With a one-year, $145,000 award from the National Science Foundation (NSF), researchers in the Foisie Business School at Worcester Polytechnic Institute (WPI) will explore how analytical tools commonly used in industry can be employed to attack human trafficking networks worldwide by ferreting out the supply chains that sustain them. The grant is one of nine early concept awards recently announced by the NSF as part of a concerted effort to detect, disable, and disrupt illicit supply networks.
“Human trafficking is a critical problem throughout the world,” said principal investigator Renata Konrad, associate professor in the Foisie Business School. “While trafficking activity is supported by illicit supply chains that are hidden from sight and not well understood, we believe we can use operations research and data analytics tools to detect these supply chains and thus help disrupt the trafficking networks.”
Worldwide, tens of millions of people are believed to be victims of human trafficking. Victims are forced into slavery for commercial sex, as beggars and child soldiers, as domestic workers such as housekeepers and nannies, or as factory workers and laborers in manufacturing, construction, mining, commercial fishing, food service, agricultural, and other industries. Human trafficking generates an estimated $150 billion annually in illegal profits and is one of the largest sources of profit for global organized crime, second only to illicit drugs.
Through the grant, titled “A Data Analytic Approach to Understanding Human Trafficking Networks,” Konrad and colleagues will also lay the foundation to develop techniques to help anti-trafficking agencies better prioritize their limited resources for the greatest impact by targeting areas most affected by traffickers.
Konrad will work with co-principal investigators Andrew Trapp, associate professor in the Foisie Business School; Kayse Lee Maass, assistant professor of mechanical and industrial engineering at Northeastern University; Meredith Dank, a research professor at the John Jay College of Criminal Justice; and Jeffrey Blom, vice president of justice operations at Love Justice International. The team will also include graduate students in WPI’s Data Science program.
The team will study border control and transit center interception data to identify key aspects of labor and sex trafficking networks from the perspective of traffickers and victims.

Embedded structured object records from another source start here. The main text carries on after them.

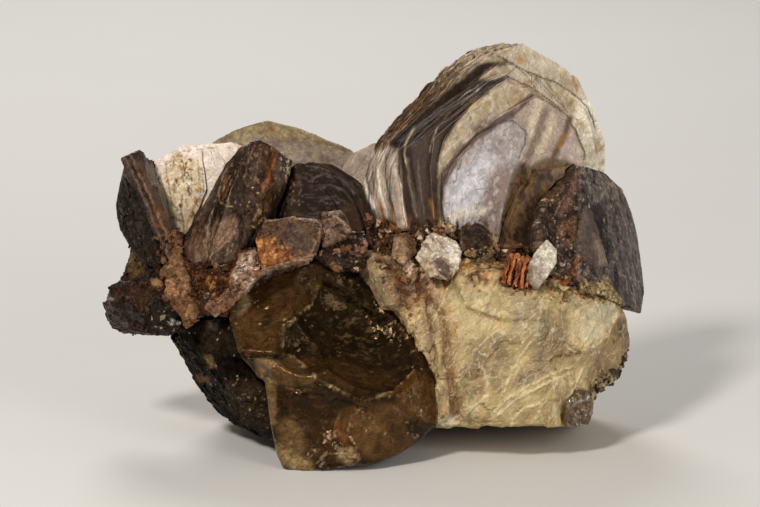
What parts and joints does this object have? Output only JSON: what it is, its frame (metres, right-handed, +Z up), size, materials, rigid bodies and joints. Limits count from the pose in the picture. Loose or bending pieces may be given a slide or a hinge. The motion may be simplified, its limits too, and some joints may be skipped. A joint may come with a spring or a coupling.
{
  "type": "lepidolite specimen",
  "caption": "Cabinet mineral specimen: stepped, rounded books of violet-grey mica standing on cream feldspar and smoky quartz, cut flat underneath so that it rests by itself.",
  "frame": {"origin": "centre of the bounding box at the surface that the specimen rests on", "axes": "+X to the right across the display face, +Y to the back, +Z up"},
  "size_m": [0.1084, 0.0638, 0.0769],
  "materials": {
    "violet_grey_mica": "pearly cleavage faces with satin sheet edges",
    "dark_mica": "glossy, finely striated",
    "brown_mica": "satin with sparkling flakes",
    "pale_mica": "pearly",
    "pink_mica": "fine-grained satin",
    "rust_stained_mica": "matte",
    "smoky_quartz": "glassy, broken in shell-like hollows",
    "clear_quartz": "glassy",
    "feldspar": "satin cleavage faces"
  },
  "bodies": {
    "root": {"silver_mica_book": "pale_mica", "dark_mica_knob": "dark_mica", "white_mica_flake": "pale_mica", "rust_mica_book": "rust_stained_mica", "lilac_mica_lump": "brown_mica", "right_mica_book": "dark_mica", "tall_mica_book": "violet_grey_mica", "fan_mica_book": "brown_mica", "edge_mica_book": "dark_mica", "tooth_mica_crystal": "brown_mica", "centre_mica_slab": "brown_mica", "dark_mica_crystal": "dark_mica", "round_mica_book": "dark_mica", "pale_mica_book": "pale_mica", "saddle_mica_book": "violet_grey_mica", "rear_mica_book": "violet_grey_mica", "smoky_quartz": "smoky_quartz", "pink_mica_crust": "pink_mica", "brown_mica_mass": "brown_mica", "left_mica_knob": "brown_mica", "dark_quartz_flank": "smoky_quartz", "clear_quartz_nub": "clear_quartz", "feldspar_matrix": "feldspar"}
  },
  "joints": []
}
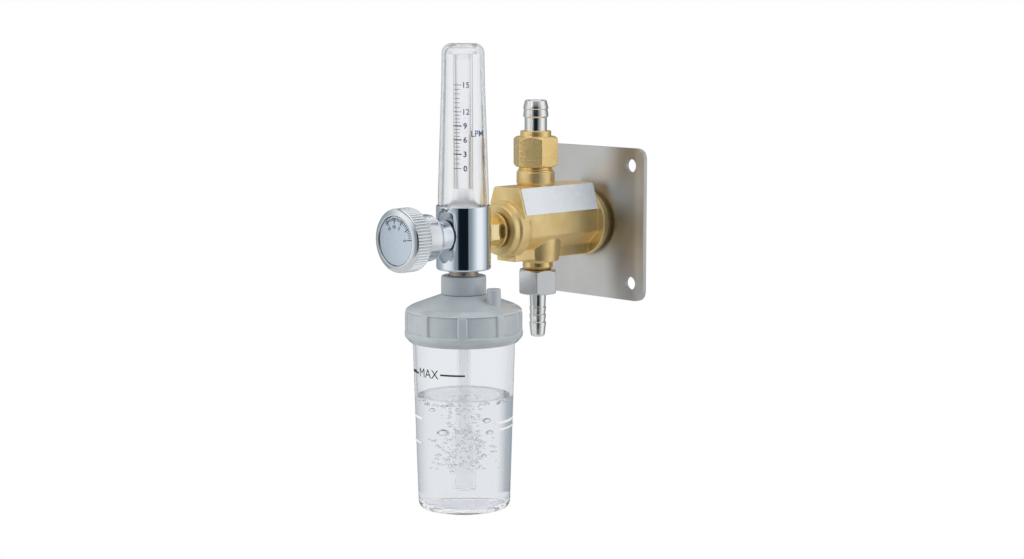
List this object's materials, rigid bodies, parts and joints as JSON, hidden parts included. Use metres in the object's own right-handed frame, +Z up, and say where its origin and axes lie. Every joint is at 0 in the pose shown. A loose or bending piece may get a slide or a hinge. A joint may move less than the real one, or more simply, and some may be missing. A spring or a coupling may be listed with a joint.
{
  "type": "oxygen flowmeter",
  "caption": "Wall-mounted oxygen flowmeter: cast brass valve body, needle valve with a knurled dial knob, clear flow tube and a humidifier bottle on a swivel nut.",
  "frame": {"origin": "centre of the wall plate's back face", "axes": "-Y out of the wall along the flowmeter's horizontal axis, +Z up along the flow tube, +X to the right of a person who faces the wall"},
  "size_m": [0.094, 0.1642, 0.2757],
  "materials": {
    "cast_brass": "sand-blasted, matt",
    "turned_brass": "turned, satin",
    "chrome": "bright plated",
    "stainless": "brushed",
    "dial_silver": "satin",
    "clear_plastic": "clear",
    "grey_plastic": "moulded, satin",
    "white_plastic": "moulded, frosted",
    "rubber": "matt"
  },
  "bodies": {
    "base": {"wall_plate": "stainless", "flange_screw_1": "stainless", "flange_screw_2": "stainless", "flange_screw_3": "stainless", "flange_screw_4": "stainless", "valve_body": "cast_brass", "inlet_nut": "cast_brass", "inlet_hose_tail": "stainless", "inlet_washer": "rubber", "outlet_nut": "chrome", "outlet_hose_tail": "stainless", "outlet_washer": "rubber", "hex_adaptor": "turned_brass", "adaptor_seal": "rubber", "flowmeter_body": "chrome", "valve_bonnet": "chrome", "bonnet_seal": "rubber", "tube_cover": "clear_plastic", "metering_tube": "clear_plastic", "tube_seal": "rubber", "tube_stop": "white_plastic", "outlet_stub": "turned_brass"},
    "needle_ring": {"spindle_oring": "rubber"},
    "knob": {"control_knob": "chrome", "valve_spindle": "stainless", "dial_disc": "dial_silver", "knob_screw": "stainless"},
    "float": {"float_ball": "stainless"},
    "humidifier": {"humidifier_cap": "grey_plastic", "nipple_seal": "rubber", "dip_tube": "clear_plastic", "diffuser": "white_plastic"},
    "nut": {"swivel_nut": "grey_plastic"},
    "gasket": {"bottle_gasket": "rubber"},
    "jar": {"bottle": "clear_plastic"}
  },
  "joints": [
    {"name": "needle_lift", "type": "slide", "parent": "base", "child": "needle_ring", "axis": [0, -1, 0], "range_m": [0, 0.002]},
    {"name": "knob_turn", "type": "hinge", "parent": "needle_ring", "child": "knob", "pos_m": [0, -0.1374, 0], "axis": [0, -1, 0], "range_deg": [0, 900]},
    {"name": "float_rise", "type": "slide", "parent": "base", "child": "float", "axis": [0, 0, 1], "range_m": [0, 0.077]},
    {"name": "humidifier_drop", "type": "slide", "parent": "base", "child": "humidifier", "axis": [0, 0, -1], "range_m": [0, 0.00423]},
    {"name": "swivel_turn", "type": "hinge", "parent": "humidifier", "child": "nut", "pos_m": [0, -0.1098, -0.03], "axis": [0, 0, -1], "range_deg": [0, 1080]},
    {"name": "bottle_drop", "type": "slide", "parent": "humidifier", "child": "gasket", "axis": [0, 0, -1], "range_m": [0, 0.0045]},
    {"name": "bottle_turn", "type": "hinge", "parent": "gasket", "child": "jar", "pos_m": [0, -0.1098, -0.06], "axis": [0, 0, -1], "range_deg": [0, 540]}
  ],
  "couplings": [
    {"joint": "knob_turn", "follows": "needle_lift", "rad_per_m": 7853.9},
    {"joint": "swivel_turn", "follows": "humidifier_drop", "rad_per_m": 4452.9},
    {"joint": "bottle_turn", "follows": "bottle_drop", "rad_per_m": 2094.4}
  ]
}
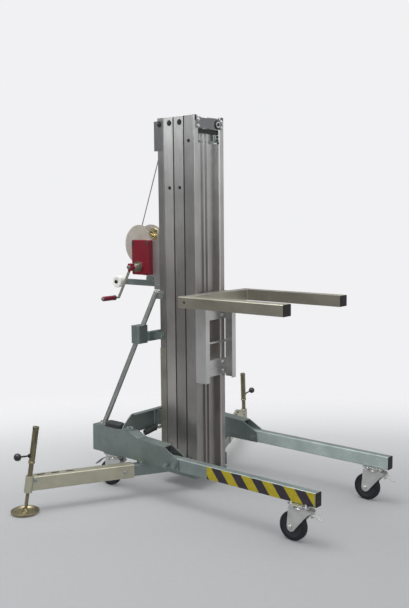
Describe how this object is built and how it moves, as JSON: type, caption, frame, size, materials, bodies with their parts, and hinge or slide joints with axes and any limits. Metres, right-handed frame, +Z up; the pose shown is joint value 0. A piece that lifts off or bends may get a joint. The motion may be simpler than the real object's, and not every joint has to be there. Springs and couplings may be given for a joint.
{
  "type": "portable mast lift",
  "caption": "Portable material lift: telescoping aluminium mast with fork carriage, hand winch, fold-up front legs, swivel casters and sliding outriggers with drop jacks.",
  "frame": {"origin": "on the floor, under the middle of the lift's bounding box", "axes": "+X the way the forks and the front legs point, +Y the lift's left side, +Z up"},
  "size_m": [1.365, 1.7936, 1.824],
  "materials": {
    "mast_aluminium": "mill finish extrusion",
    "zinc_plate": "zinc plated steel, blue-grey",
    "painted_forks": "zinc plated steel, olive-grey",
    "zinc_tube": "zinc plated steel tube",
    "outrigger_plate": "yellow-olive zinc plated steel",
    "caster_steel": "pressed zinc plated steel",
    "rear_pedal": "black",
    "tyre": "black solid tyre",
    "nylon": "white nylon",
    "winch_red": "dark red enamel",
    "grip_red": "red plastic",
    "drum_steel": "zinc plated steel, grey-olive",
    "yellow_zinc": "yellow chromate zinc",
    "black_plastic": "black ball knob",
    "bumper_rubber": "black rubber",
    "fastener": "zinc plated",
    "cable": "galvanised wire rope"
  },
  "bodies": {
    "base": {"side_bracket_left": "zinc_plate", "side_bracket_right": "zinc_plate", "cross_member": "zinc_plate", "mast_foot": "zinc_plate", "mast_stage_a": "mast_aluminium", "braces": "zinc_tube", "brace_cross_bar": "zinc_plate", "roller_arms": "zinc_plate", "winch_frame": "zinc_plate", "winch_gear_housing": "winch_red", "winch_cable": "cable", "top_pulley_block": "zinc_plate", "frame_fasteners": "fastener", "bracket_bumpers": "bumper_rubber", "rear_caster_plates": "caster_steel", "outrigger_stubs": "zinc_plate"},
    "stage_b": {"mast_stage_b": "mast_aluminium", "guide_shoes_b": "nylon"},
    "stage_c": {"mast_stage_c": "mast_aluminium", "guide_shoes_c": "nylon"},
    "stage_d": {"mast_stage_d": "mast_aluminium", "guide_shoes_d": "nylon", "mast_head_bracket": "zinc_plate"},
    "head_pulley": {"head_pulley": "nylon"},
    "top_pulley": {"top_pulley": "nylon"},
    "carriage": {"carriage_frame": "zinc_plate", "guide_shoes_carriage": "nylon", "fork_frame": "painted_forks"},
    "drum": {"winch_drum": "drum_steel"},
    "crank": {"pinion_shaft": "drum_steel", "winch_crank": "winch_red"},
    "grip": {"crank_grip": "grip_red"},
    "pawl": {"winch_pawl": "yellow_zinc"},
    "loading_rollers": {"loading_rollers": "nylon"},
    "front_leg_right": {"front_leg_right": "zinc_tube", "front_caster_plate_right": "caster_steel"},
    "leg_lock_pin_right": {"leg_lock_pin_right": "fastener"},
    "caster_front_right": {"caster_fork_front_right": "caster_steel"},
    "wheel_front_right": {"caster_wheel_front_right": "tyre"},
    "pedal_front_right": {"brake_pedal_front_right": "caster_steel"},
    "caster_rear_right": {"caster_fork_rear_right": "caster_steel"},
    "wheel_rear_right": {"caster_wheel_rear_right": "tyre"},
    "pedal_rear_right": {"brake_pedal_rear_right": "rear_pedal"},
    "outrigger_right": {"outrigger_beam_right": "outrigger_plate"},
    "jack_right": {"jack_post_right": "yellow_zinc"},
    "pad_right": {"jack_foot_right": "yellow_zinc"},
    "knob_right": {"jack_knob_right": "black_plastic"},
    "front_leg_left": {"front_leg_left": "zinc_tube", "front_caster_plate_left": "caster_steel"},
    "leg_lock_pin_left": {"leg_lock_pin_left": "fastener"},
    "caster_front_left": {"caster_fork_front_left": "caster_steel"},
    "wheel_front_left": {"caster_wheel_front_left": "tyre"},
    "pedal_front_left": {"brake_pedal_front_left": "caster_steel"},
    "caster_rear_left": {"caster_fork_rear_left": "caster_steel"},
    "wheel_rear_left": {"caster_wheel_rear_left": "tyre"},
    "pedal_rear_left": {"brake_pedal_rear_left": "rear_pedal"},
    "outrigger_left": {"outrigger_beam_left": "outrigger_plate"},
    "jack_left": {"jack_post_left": "yellow_zinc"},
    "pad_left": {"jack_foot_left": "yellow_zinc"},
    "knob_left": {"jack_knob_left": "black_plastic"}
  },
  "joints": [
    {"name": "stage_b_slide", "type": "slide", "parent": "base", "child": "stage_b", "axis": [0, 0, 1], "range_m": [0, 1.2]},
    {"name": "stage_c_slide", "type": "slide", "parent": "stage_b", "child": "stage_c", "axis": [0, 0, 1], "range_m": [0, 1.2]},
    {"name": "stage_d_slide", "type": "slide", "parent": "stage_c", "child": "stage_d", "axis": [0, 0, 1], "range_m": [0, 1.2]},
    {"name": "carriage_slide", "type": "slide", "parent": "stage_d", "child": "carriage", "axis": [0, 0, 1], "range_m": [-0.48, 0.78]},
    {"name": "drum_spin", "type": "hinge", "parent": "base", "child": "drum", "pos_m": [-0.5245, 0, 1.208], "axis": [0, -1, 0], "range_deg": [-490, 792]},
    {"name": "crank_spin", "type": "hinge", "parent": "base", "child": "crank", "pos_m": [-0.4805, 0, 1.1], "axis": [0, -1, 0], "range_deg": [-3940, 2426]},
    {"name": "top_pulley_spin", "type": "hinge", "parent": "base", "child": "top_pulley", "pos_m": [-0.3625, -0.05, 1.73], "axis": [0, -1, 0], "range_deg": [-1063, 1724]},
    {"name": "head_pulley_spin", "type": "hinge", "parent": "stage_d", "child": "head_pulley", "pos_m": [-0.1735, 0, 1.786], "axis": [0, -1, 0], "range_deg": [-1176, 1907]},
    {"name": "grip_spin", "type": "hinge", "parent": "crank", "child": "grip", "pos_m": [-0.5705, 0, 0.9446], "axis": [0, 1, 0], "continuous": true},
    {"name": "pawl_pivot", "type": "hinge", "parent": "base", "child": "pawl", "pos_m": [-0.3995, 0, 1.252], "axis": [0, 1, 0], "range_deg": [0, 20]},
    {"name": "loading_roller_spin", "type": "hinge", "parent": "base", "child": "loading_rollers", "pos_m": [-0.6525, 0, 1.015], "axis": [0, 1, 0], "continuous": true},
    {"name": "leg_fold_right", "type": "hinge", "parent": "base", "child": "front_leg_right", "pos_m": [-0.0845, -0.311, 0.196], "axis": [0, -1, 0], "range_deg": [0, 90]},
    {"name": "lock_pin_slide_right", "type": "slide", "parent": "base", "child": "leg_lock_pin_right", "axis": [0, 1, 0], "range_m": [0, 0.012]},
    {"name": "swivel_front_right", "type": "hinge", "parent": "front_leg_right", "child": "caster_front_right", "pos_m": [0.6051, -0.314, 0.16], "axis": [0, 0, 1], "continuous": true},
    {"name": "wheel_spin_front_right", "type": "hinge", "parent": "caster_front_right", "child": "wheel_front_right", "pos_m": [0.5651, -0.314, 0.0625], "axis": [0, 1, 0], "continuous": true},
    {"name": "pedal_press_front_right", "type": "hinge", "parent": "caster_front_right", "child": "pedal_front_right", "pos_m": [0.6271, -0.314, 0.139], "axis": [0, 1, 0], "range_deg": [0, 20]},
    {"name": "swivel_rear_right", "type": "hinge", "parent": "base", "child": "caster_rear_right", "pos_m": [-0.5105, -0.306, 0.16], "axis": [0, 0, 1], "continuous": true},
    {"name": "wheel_spin_rear_right", "type": "hinge", "parent": "caster_rear_right", "child": "wheel_rear_right", "pos_m": [-0.5505, -0.306, 0.0625], "axis": [0, 1, 0], "continuous": true},
    {"name": "pedal_press_rear_right", "type": "hinge", "parent": "caster_rear_right", "child": "pedal_rear_right", "pos_m": [-0.5345, -0.306, 0.139], "axis": [0, -1, 0], "range_deg": [0, 13]},
    {"name": "outrigger_slide_right", "type": "slide", "parent": "base", "child": "outrigger_right", "axis": [-0.4772, -0.8788, 0], "range_m": [0, 0.2]},
    {"name": "jack_slide_right", "type": "slide", "parent": "outrigger_right", "child": "jack_right", "axis": [0.0738, 0.136, 0.988], "range_m": [-0.05, 0.06]},
    {"name": "knob_pull_right", "type": "slide", "parent": "jack_right", "child": "knob_right", "axis": [0.005, -0.9907, 0.136], "range_m": [0, 0.01], "stiffness_N_per_m": 400, "springref_m": -0.01},
    {"name": "pad_turn_right", "type": "hinge", "parent": "jack_right", "child": "pad_right", "pos_m": [-0.5649, -0.82963, 0.01581], "axis": [0, 0, 1], "continuous": true},
    {"name": "leg_fold_left", "type": "hinge", "parent": "base", "child": "front_leg_left", "pos_m": [-0.0845, 0.311, 0.196], "axis": [0, -1, 0], "range_deg": [0, 90]},
    {"name": "lock_pin_slide_left", "type": "slide", "parent": "base", "child": "leg_lock_pin_left", "axis": [0, -1, 0], "range_m": [0, 0.012]},
    {"name": "swivel_front_left", "type": "hinge", "parent": "front_leg_left", "child": "caster_front_left", "pos_m": [0.6051, 0.314, 0.16], "axis": [0, 0, 1], "continuous": true},
    {"name": "wheel_spin_front_left", "type": "hinge", "parent": "caster_front_left", "child": "wheel_front_left", "pos_m": [0.5651, 0.314, 0.0625], "axis": [0, 1, 0], "continuous": true},
    {"name": "pedal_press_front_left", "type": "hinge", "parent": "caster_front_left", "child": "pedal_front_left", "pos_m": [0.6271, 0.314, 0.139], "axis": [0, 1, 0], "range_deg": [0, 20]},
    {"name": "swivel_rear_left", "type": "hinge", "parent": "base", "child": "caster_rear_left", "pos_m": [-0.5105, 0.306, 0.16], "axis": [0, 0, 1], "continuous": true},
    {"name": "wheel_spin_rear_left", "type": "hinge", "parent": "caster_rear_left", "child": "wheel_rear_left", "pos_m": [-0.5505, 0.306, 0.0625], "axis": [0, 1, 0], "continuous": true},
    {"name": "pedal_press_rear_left", "type": "hinge", "parent": "caster_rear_left", "child": "pedal_rear_left", "pos_m": [-0.5345, 0.306, 0.139], "axis": [0, -1, 0], "range_deg": [0, 13]},
    {"name": "outrigger_slide_left", "type": "slide", "parent": "base", "child": "outrigger_left", "axis": [-0.4772, 0.8788, 0], "range_m": [0, 0.2]},
    {"name": "jack_slide_left", "type": "slide", "parent": "outrigger_left", "child": "jack_left", "axis": [0.0738, -0.136, 0.988], "range_m": [-0.05, 0.06]},
    {"name": "knob_pull_left", "type": "slide", "parent": "jack_left", "child": "knob_left", "axis": [0.005, 0.9907, 0.136], "range_m": [0, 0.01], "stiffness_N_per_m": 400, "springref_m": -0.01},
    {"name": "pad_turn_left", "type": "hinge", "parent": "jack_left", "child": "pad_left", "pos_m": [-0.5649, 0.82963, 0.01581], "axis": [0, 0, 1], "continuous": true}
  ],
  "couplings": [
    {"joint": "drum_spin", "follows": "carriage_slide", "rad_per_m": 17.606},
    {"joint": "crank_spin", "follows": "carriage_slide", "rad_per_m": -88.028},
    {"joint": "top_pulley_spin", "follows": "carriage_slide", "rad_per_m": 38.462},
    {"joint": "head_pulley_spin", "follows": "carriage_slide", "rad_per_m": 42.553}
  ]
}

They will analyze similarities and key differences with traditional supply chain networks using data analysis and operational tools, which will be developed and evaluated by a transdisciplinary team of operations research, data science, human trafficking, and law enforcement experts.
The methods developed will combine data science and social science approaches to account for regional, cultural, and population differences.
The nine EArly-concept Grant for Exploratory Research (EAGER) awards recently announced by NSF will “advance scientific understanding of how such illicit supply networks function—and how to dismantle them,” according to the NSF. The awards leverage fundamental research, “taking an engineering systems-based approach made far more powerful by the integration of other scientific disciplines.” The NSF’s Engineering, Social, Behavioral, and Economic Sciences, and Computer and Information Science and Engineering directorates jointly supported the awards.